Lessons learned and strategic implications
Reflecting on past endeavours yields several actionable insights:
- Design for proof: A digital service must deliver verifiable proof of recipient identity verification, a time-stamped receipt, a tamper-evident record, archive trace. Without these, the “letter” loses the legal and organizational integrity of its paper predecessor.
- Ensure interoperability and standards alignment: The eIDAS framework underscores that trust services should be compliant, and national schemes must interoperate across borders. Digital letters need to work not only within a country but across jurisdictions when relevant.
- Align incentives and workflows: Germany’s De-Mail case shows that even with a technically compliant service, low uptake can occur if organizational processes, user behaviour, and incentives are not aligned. Encourage senders and recipients to shift to the digital alternative and build acceptance of its proof mechanisms.
- Manage cultural and organizational change: The attachment to paper is not just technical; it is behavioural. Senior leadership must treat the transition as a correspondence redesign, not just a system installation.
- Recognize phased transition: It may be unrealistic to eliminate paper overnight. Hybrid models where digital letters are the default but paper remains optionally available may ease the shift. Encourage digital as the standard, but retain fallback channels where necessary.
- Match legal/regulatory context: Confirm that your digital letter service conforms with applicable national and EU law, and that the trusted service provider is recognized. Safe claim reminder: legally recognized delivery options available in many regions; confirm local requirements.

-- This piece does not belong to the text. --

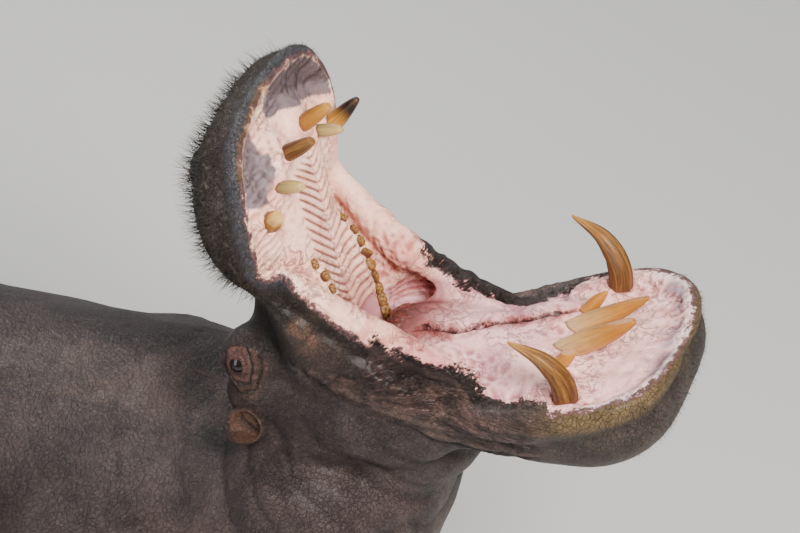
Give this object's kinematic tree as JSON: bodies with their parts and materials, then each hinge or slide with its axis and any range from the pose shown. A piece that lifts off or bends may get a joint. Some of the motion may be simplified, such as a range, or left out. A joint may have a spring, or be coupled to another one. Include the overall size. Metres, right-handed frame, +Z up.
{
  "type": "hippopotamus",
  "caption": "Life-size standing hippopotamus with its head thrown back and its mouth gaping wide, tusks, tongue and palate in full view.",
  "frame": {"origin": "on the floor, under the middle of the model's length and width", "axes": "+X forwards, out of the mouth; +Y to the animal's left; +Z up"},
  "size_m": [3.3186, 1.099, 2.172],
  "materials": {
    "hide": "thick, wet, nearly bare grey-brown hide",
    "mucosa": "wet pink tongue and mouth lining",
    "ivory": "stained golden tusk ivory",
    "nail": "dark horn toenails",
    "eye": "wet dark brown eye"
  },
  "bodies": {
    "root": {"ear_left": "hide", "ear_right": "hide", "eye_left": "eye", "eye_right": "eye", "front_leg_left": "hide", "front_leg_right": "hide", "front_toenail_left_1": "nail", "front_toenail_left_2": "nail", "front_toenail_left_3": "nail", "front_toenail_left_4": "nail", "front_toenail_right_1": "nail", "front_toenail_right_2": "nail", "front_toenail_right_3": "nail", "front_toenail_right_4": "nail", "head": "hide", "hind_leg_left": "hide", "hind_leg_right": "hide", "hind_toenail_left_1": "nail", "hind_toenail_left_2": "nail", "hind_toenail_left_3": "nail", "hind_toenail_left_4": "nail", "hind_toenail_right_1": "nail", "hind_toenail_right_2": "nail", "hind_toenail_right_3": "nail", "hind_toenail_right_4": "nail", "lower_incisor_inner_left": "ivory", "lower_incisor_inner_right": "ivory", "lower_incisor_outer_left": "ivory", "lower_incisor_outer_right": "ivory", "lower_jaw": "hide", "lower_tusk_left": "ivory", "lower_tusk_right": "ivory", "neck": "hide", "tail": "hide", "tongue": "mucosa", "trunk": "hide", "upper_incisor_inner_left": "ivory", "upper_incisor_inner_right": "ivory", "upper_incisor_outer_left": "ivory", "upper_incisor_outer_right": "ivory", "upper_tusk_left": "ivory", "upper_tusk_right": "ivory"}
  },
  "joints": []
}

- Monitor outcomes and proof metrics: Track uptake, proof-package delivery (recipient identity + time-stamp + receipt confirmation + audit trail), cost savings, error rates, and stakeholder satisfaction.
Conclusion
The journey from paper letters to secure digital letters that carry the same weight, verified delivery, identity assurance, time-stamped record, and audit trail has been underway in the European Union for some years. The eIDAS regulation created the legal foundation for trust services, and national initiatives such as Germany’s De-Mail provided operational experiments. For policymakers and CEOs today, the key is not simply to digitize correspondence, but to adopt a fully-formed digital letter service: one that sends, verifies, delivers, seals, archives, and trails with proof at each step. The culture of paper may persist, but organizations that adopt the mindset of digital letters backed by proof will be better placed for efficiency, compliance, cross-border operation, and resilience.